T[int] join(T[K]... arrays)
❗ The overloading is ambiguous. In the second one T could be an array type.
💦 True.
T[int] compact(T[K] a)
❗ Returns an int-indexed array containing all elements of T[K]. The exact mapping between between the keys in the initial array and the integer keys is not specified, but it is guaranteed that the same input will always return the same output.
❓ Why not guarantee that the order is stable?
💦 What would "stable" mean here? -Mihael
🎅 If (k1, v1) and (k2, v2) are key/value pairs in the input and (k1', v1), (k2', v2) are key/value pairs in the output, then k1 < k2 <=> k1' < k2' . I.e. the order is preserved. It might be more practical to give the implementation leeway, but I feel like some users might expect this behaviour.
💦 Sure. I think the problem is when there is no clear ordering on the keys. At least in theory, one can have struct types as keys, but I agree that if there is an ordering on K, then it should be "preserved" -Mihael
T[K][int] zip(T[K] a, T[K] b)
❓ This is based on pairing up keys right? What is behaviour if matching keys not present? Discard them or raise an error?

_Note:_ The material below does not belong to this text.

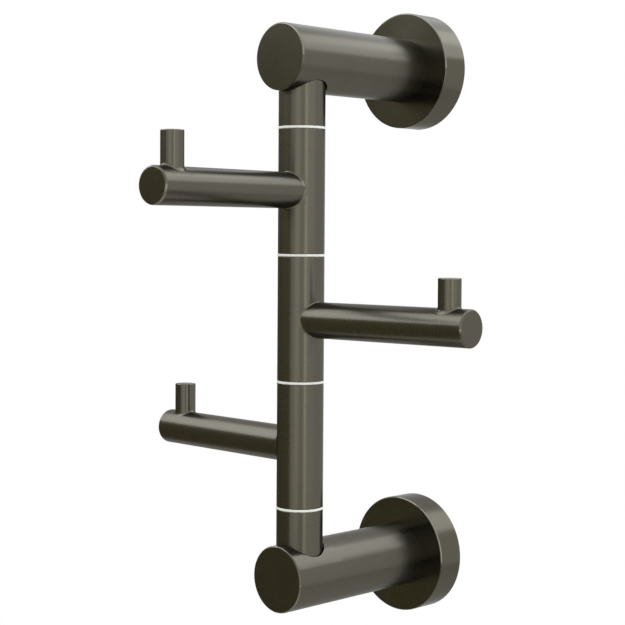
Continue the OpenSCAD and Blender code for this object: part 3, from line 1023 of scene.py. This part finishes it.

any read(file f, string format="None")
❗ Reads data from a file. A minimum of the following formats should be supported:
- "None" - read the entire file as a string
- "FieldAndValue" - field = value, one per line
Other possible/desired formats:
- "CSV" - read a CSV file (for backwards compatibility with K's readData)
- "JSON"
-
- specify readData() compatibility more clearly. May want to leave readData() for a while to ease transition? - Mike
file write(any data, string format="None")
The inverse of read(), with relevant constraints on what "None" and "CSV" can do.
string getEnv(string name)
❓ should we disambiguate between an undefined environment variable and an environment variable set to the empty string, e.g. with an extra output argument? 99% of the time the difference isn't important, but some applications may want to handle them differently. May not be worth the hassle, or we could provide a separate function to check if it was defined.